What do you say to the Fishers of the world who question the legitimacy of the process you use?
This admissions process was built specifically to meet the tenets of Grutter – that students are reviewed individually, that race and ethnicity could matter for someone, but not specifically for one race or another. I think the idea that you can value a student for everything that they bring to the table whoever they are, whatever the credentials are that they bring to the table, including race and ethnicity, is a hard one for people to believe. And it’s hard for them to believe that you’re not using one of those factors to say yes or no or rank someone higher.
But that’s how these holistic admission processes tend to work.
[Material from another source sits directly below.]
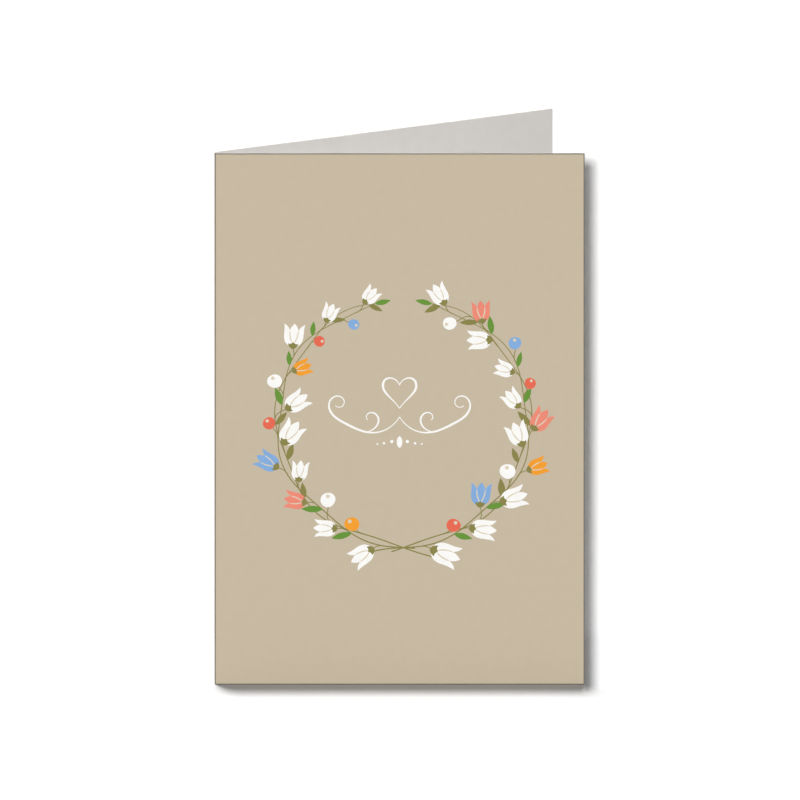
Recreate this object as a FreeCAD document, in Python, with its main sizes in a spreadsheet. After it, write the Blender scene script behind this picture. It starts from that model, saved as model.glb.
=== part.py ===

Perhaps the court will better-define that or apply stricter mandates to that over time, but all of those pieces don’t allow for someone to get in strictly because they are “X” over someone else.
Is there a way to be more open and transparent about the admissions process that could head off some of the potential challenges in the future?
With a case like ours, it will always be the case, for as long as we have 35,000-plus applications and as long as the Legislature has said a portion of those students will get in automatically, that for everyone else there’s a competition. For everyone else – the 20,000 vying for those spaces – there are many more students who could be great students on this campus than we have space for. So there are very few conversations that can stem that passion and that disappointment around why a student would not get that space.
As long as there’s that competition and belief that I have to be here as opposed to there then we’re always going to face one thing or another.
I like to read the comments on stories. That’s what you have to address. You can’t address only the people who have the knowledge to understand the nuance, it’s what do the general masses understand about your process. That’s the challenge for transparency. It’s very difficult to explain the process in a 30-second sound bite.